BEGIN Data rows

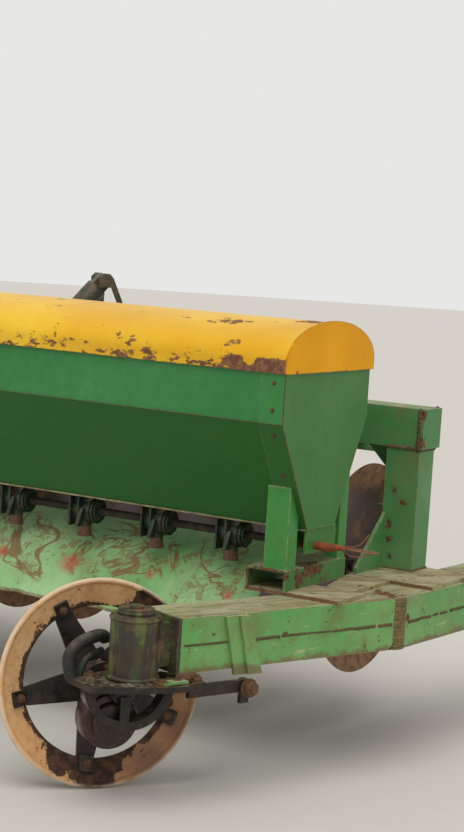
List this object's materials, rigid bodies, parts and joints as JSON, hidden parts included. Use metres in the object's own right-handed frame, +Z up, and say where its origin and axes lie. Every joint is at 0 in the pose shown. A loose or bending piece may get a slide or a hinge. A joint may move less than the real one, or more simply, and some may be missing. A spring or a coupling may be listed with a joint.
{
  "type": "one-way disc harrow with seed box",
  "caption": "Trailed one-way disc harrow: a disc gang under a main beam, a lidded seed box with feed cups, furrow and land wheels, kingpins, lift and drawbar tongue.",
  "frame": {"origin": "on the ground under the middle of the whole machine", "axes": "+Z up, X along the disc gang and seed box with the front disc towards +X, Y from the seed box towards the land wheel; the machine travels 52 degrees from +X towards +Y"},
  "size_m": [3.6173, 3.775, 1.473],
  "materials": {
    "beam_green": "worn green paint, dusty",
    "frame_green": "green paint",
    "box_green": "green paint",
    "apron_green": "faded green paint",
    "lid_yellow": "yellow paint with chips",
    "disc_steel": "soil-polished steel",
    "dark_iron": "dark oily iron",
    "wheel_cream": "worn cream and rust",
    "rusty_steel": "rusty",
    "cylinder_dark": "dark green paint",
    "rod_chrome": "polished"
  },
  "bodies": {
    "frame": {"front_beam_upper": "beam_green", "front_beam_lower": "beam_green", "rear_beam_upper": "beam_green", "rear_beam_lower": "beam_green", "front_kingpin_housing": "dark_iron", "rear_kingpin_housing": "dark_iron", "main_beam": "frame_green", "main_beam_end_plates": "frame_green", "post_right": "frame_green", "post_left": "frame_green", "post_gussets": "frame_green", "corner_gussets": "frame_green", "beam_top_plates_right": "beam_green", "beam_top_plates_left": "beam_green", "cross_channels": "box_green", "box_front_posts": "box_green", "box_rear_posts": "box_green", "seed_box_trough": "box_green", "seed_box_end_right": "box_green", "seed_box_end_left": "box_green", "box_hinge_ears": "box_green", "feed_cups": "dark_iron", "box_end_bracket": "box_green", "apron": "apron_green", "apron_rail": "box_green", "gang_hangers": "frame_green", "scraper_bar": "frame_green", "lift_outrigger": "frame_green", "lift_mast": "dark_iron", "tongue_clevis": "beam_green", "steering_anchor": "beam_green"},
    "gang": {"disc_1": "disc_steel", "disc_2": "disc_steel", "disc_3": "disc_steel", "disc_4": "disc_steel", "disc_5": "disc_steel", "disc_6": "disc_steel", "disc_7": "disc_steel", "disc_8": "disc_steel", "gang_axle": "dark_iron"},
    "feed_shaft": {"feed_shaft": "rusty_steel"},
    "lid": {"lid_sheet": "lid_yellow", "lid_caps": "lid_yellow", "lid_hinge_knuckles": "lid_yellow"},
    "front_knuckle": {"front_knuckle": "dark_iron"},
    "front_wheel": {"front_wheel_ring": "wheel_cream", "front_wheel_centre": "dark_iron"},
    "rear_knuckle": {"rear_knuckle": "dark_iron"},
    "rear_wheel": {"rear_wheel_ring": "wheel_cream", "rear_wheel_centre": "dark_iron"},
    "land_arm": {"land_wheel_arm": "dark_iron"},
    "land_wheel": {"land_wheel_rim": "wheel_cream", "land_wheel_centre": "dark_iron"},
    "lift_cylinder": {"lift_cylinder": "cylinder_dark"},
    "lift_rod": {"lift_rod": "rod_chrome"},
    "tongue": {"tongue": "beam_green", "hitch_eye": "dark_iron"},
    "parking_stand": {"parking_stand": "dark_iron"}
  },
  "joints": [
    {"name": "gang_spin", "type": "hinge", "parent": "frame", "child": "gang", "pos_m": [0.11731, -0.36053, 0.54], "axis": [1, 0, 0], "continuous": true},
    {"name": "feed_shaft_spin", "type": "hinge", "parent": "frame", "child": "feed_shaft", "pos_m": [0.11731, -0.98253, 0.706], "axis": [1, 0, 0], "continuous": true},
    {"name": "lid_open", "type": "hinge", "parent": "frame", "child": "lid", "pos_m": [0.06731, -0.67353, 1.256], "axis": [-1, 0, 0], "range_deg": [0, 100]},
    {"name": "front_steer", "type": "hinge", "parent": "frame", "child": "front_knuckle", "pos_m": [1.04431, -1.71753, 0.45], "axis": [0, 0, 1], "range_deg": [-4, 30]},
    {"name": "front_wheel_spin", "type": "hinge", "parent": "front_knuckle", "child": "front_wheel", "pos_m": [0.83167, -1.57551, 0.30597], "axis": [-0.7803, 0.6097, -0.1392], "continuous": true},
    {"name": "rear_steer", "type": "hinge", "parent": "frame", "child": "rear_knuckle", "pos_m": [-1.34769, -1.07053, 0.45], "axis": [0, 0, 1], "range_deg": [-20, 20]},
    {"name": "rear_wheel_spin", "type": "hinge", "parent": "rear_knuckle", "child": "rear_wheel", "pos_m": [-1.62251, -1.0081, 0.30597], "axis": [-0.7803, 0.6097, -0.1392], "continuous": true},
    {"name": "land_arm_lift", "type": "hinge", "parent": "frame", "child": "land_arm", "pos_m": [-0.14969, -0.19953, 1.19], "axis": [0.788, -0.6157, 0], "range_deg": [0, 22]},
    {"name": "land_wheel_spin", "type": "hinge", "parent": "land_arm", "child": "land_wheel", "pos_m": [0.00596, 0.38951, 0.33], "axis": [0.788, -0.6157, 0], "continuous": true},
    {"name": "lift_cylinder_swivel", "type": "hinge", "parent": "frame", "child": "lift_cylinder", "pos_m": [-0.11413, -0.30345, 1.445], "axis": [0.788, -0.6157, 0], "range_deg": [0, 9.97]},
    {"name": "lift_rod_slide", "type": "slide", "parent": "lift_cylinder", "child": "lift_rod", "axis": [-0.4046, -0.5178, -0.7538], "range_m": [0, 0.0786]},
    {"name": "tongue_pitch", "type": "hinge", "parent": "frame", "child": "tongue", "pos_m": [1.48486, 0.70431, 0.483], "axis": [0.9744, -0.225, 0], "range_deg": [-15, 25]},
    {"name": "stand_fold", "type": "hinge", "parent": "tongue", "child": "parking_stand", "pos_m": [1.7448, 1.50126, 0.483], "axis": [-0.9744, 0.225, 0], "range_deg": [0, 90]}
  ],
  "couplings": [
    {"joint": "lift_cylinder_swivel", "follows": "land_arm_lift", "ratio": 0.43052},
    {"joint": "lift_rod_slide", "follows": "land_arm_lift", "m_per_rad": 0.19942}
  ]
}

END Data rows
BEGIN Data rows

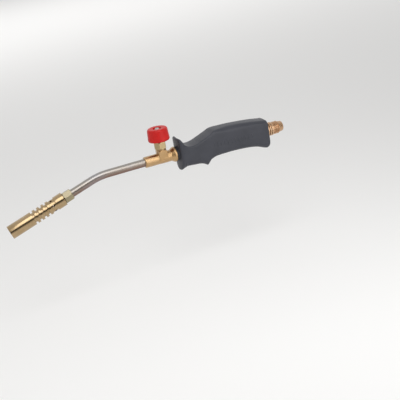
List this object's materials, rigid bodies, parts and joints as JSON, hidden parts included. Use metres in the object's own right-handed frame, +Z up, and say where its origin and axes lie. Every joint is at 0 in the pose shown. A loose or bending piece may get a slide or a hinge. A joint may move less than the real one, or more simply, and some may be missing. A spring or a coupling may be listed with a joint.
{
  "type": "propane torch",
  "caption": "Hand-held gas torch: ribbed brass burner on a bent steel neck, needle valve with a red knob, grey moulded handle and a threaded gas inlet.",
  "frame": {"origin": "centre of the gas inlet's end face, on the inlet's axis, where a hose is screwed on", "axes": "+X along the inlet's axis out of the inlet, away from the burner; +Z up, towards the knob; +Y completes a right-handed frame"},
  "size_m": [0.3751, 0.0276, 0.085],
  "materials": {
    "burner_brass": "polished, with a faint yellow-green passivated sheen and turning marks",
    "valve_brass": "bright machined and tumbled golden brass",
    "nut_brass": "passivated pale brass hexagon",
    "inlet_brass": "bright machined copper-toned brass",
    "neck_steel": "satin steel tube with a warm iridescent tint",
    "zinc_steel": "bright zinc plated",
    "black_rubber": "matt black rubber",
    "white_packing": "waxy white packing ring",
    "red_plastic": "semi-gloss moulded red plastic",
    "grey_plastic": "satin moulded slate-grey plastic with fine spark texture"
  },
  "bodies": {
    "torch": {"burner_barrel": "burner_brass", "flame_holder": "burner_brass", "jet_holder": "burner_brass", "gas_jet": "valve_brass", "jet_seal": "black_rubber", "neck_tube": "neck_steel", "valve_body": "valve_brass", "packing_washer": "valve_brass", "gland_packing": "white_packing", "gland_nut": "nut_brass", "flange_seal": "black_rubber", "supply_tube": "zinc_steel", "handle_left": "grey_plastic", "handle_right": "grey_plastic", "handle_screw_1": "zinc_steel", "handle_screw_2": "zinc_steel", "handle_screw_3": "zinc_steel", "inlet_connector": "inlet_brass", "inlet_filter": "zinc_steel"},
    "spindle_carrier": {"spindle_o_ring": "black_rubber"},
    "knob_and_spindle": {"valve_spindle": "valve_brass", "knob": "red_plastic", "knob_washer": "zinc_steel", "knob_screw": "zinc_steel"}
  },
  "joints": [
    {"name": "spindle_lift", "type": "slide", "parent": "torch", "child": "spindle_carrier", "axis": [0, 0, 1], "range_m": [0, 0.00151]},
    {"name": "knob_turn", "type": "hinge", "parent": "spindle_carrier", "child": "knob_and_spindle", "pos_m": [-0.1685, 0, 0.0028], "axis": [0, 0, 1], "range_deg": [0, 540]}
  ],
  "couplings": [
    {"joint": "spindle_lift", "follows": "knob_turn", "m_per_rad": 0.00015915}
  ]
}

END Data rows
BEGIN Data rows

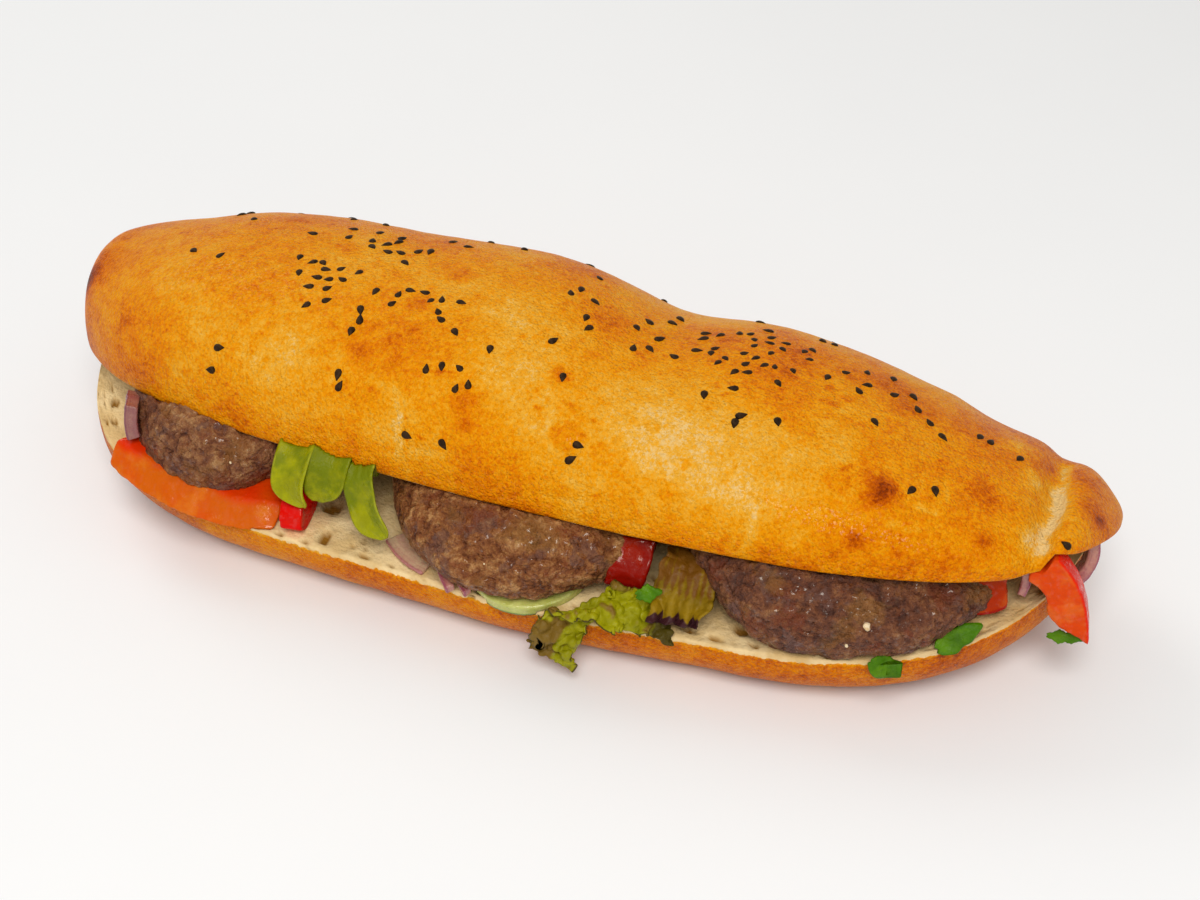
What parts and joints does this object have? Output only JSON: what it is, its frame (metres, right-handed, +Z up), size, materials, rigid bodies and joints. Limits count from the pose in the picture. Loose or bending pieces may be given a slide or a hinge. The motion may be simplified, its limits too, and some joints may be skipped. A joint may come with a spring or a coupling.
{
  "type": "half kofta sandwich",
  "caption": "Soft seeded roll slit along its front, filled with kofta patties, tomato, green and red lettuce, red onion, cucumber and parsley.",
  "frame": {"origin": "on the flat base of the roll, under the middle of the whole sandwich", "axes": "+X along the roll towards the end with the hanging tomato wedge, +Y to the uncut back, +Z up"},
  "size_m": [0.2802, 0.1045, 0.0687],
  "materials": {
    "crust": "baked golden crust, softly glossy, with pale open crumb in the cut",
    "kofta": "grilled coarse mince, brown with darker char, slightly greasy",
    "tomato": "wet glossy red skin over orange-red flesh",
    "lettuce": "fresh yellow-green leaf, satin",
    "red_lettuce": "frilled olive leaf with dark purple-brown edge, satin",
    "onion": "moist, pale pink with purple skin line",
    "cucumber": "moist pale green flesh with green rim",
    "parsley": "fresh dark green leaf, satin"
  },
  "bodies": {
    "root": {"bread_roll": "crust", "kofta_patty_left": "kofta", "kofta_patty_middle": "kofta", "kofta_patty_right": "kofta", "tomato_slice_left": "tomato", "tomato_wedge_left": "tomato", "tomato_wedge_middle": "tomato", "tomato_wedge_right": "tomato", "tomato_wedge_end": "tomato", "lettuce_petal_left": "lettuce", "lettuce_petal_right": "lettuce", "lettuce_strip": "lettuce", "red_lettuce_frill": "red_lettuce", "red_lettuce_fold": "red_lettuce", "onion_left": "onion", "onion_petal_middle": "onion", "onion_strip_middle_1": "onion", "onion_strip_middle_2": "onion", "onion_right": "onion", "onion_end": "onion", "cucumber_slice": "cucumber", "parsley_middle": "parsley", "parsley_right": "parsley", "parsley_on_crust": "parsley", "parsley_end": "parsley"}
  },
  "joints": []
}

END Data rows

### Problem to solve
Whichever lines contain the string "handed", select and copy them.

### Task response
List this object's materials, rigid bodies, parts and joints as JSON, hidden parts included. Use metres in the object's own right-handed frame, +Z up, and say where its origin and axes lie. Every joint is at 0 in the pose shown. A loose or bending piece may get a slide or a hinge. A joint may move less than the real one, or more simply, and some may be missing. A spring or a coupling may be listed with a joint.
List this object's materials, rigid bodies, parts and joints as JSON, hidden parts included. Use metres in the object's own right-handed frame, +Z up, and say where its origin and axes lie. Every joint is at 0 in the pose shown. A loose or bending piece may get a slide or a hinge. A joint may move less than the real one, or more simply, and some may be missing. A spring or a coupling may be listed with a joint.
  "frame": {"origin": "centre of the gas inlet's end face, on the inlet's axis, where a hose is screwed on", "axes": "+X along the inlet's axis out of the inlet, away from the burner; +Z up, towards the knob; +Y completes a right-handed frame"},
What parts and joints does this object have? Output only JSON: what it is, its frame (metres, right-handed, +Z up), size, materials, rigid bodies and joints. Limits count from the pose in the picture. Loose or bending pieces may be given a slide or a hinge. The motion may be simplified, its limits too, and some joints may be skipped. A joint may come with a spring or a coupling.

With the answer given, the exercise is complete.